Les différents acteurs du processus de sortie de crise en Côte d’Ivoire le jurent tous, la main sur le cœur : les élections se tiendront bel et bien le 30 novembre prochain. La Ve réunion du Comité d’évaluation et d’accompagnement (CEA) de l’Accord politique de Ouagadougou (APO),tenue le 10 juillet dernier à Ouagadougou en présence du facilitateur du dialogue direct interivoirien et parrain de l’APO, ne dit pas autre chose : le délais sera respecté.

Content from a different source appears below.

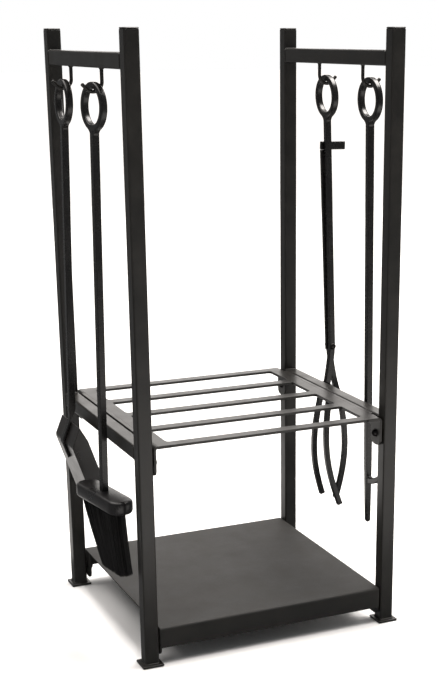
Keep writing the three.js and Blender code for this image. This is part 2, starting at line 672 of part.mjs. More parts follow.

Au demeurant, les membres du CEA, selon le communiqué final qui a sanctionné leurs travaux, saluent la bonne tenue du calendrier électoral en vue du respect de la date du 30 novembre. Tout serait parfait si on devait en rester là ; car, figure au tableau l’ombre des financements du programme de désarmement, démobilisation et réinsertion (DDR), la sécurisation du processus électoral et les questions logistiques. Certes, le gouvernement ivoirien et les différents partenaires ont déjà mis la main à la poche. Mais reste l’épineuse question du financement du processus de sortie de crise ainsi que de bien d’autres opérations, principal objet de préoccupation de la Ve réunion. Et si le facilitateur, Blaise Compaoré himself, insiste sur la nécessité pour les bailleurs de fonds internationaux d’accorder une aide d’urgence pour le financement de la sortie de crise, c’est que le temps presse ; il faut agir au plus vite. Un manque de financement risque de compromettre les acquis enregistrés et surtout la tenue des élections en Côte d’Ivoire. On comprend, dès lors, l’attention particulière accordée aux voies et moyens d’une mobilisation urgente des fonds. On comprend aussi l’insistance des membres du CEA sur la nécessité de favoriser le décaissement rapide des financements des partenaires et d’apporter des contributions complémentaires pour le financement de programmes plus urgents.

Tout laisse croire que cette Ve réunion du CEA a accouché d’une montagne. On peut croire en effet que chacun en est reparti satisfait des résultats, mais surtout plus galvanisé par l’engagement des partenaires financiers à délier les cordons de la bourse. Déjà confrontés à une multiplicité de défis tels, faire face au processus de paix, rembourser sa dette vis-à-vis des institutions financières internationales, le gouvernement ivoirien ainsi que tous les acteurs du processus de paix comptent sur l’appui des organisations internationales. Leur apport financier sera très déterminant dans la levée des entraves pour un véritable retour de la paix en Côte d’Ivoire. Plaise au Ciel qu’elles tiennent leurs engagements, et à temps.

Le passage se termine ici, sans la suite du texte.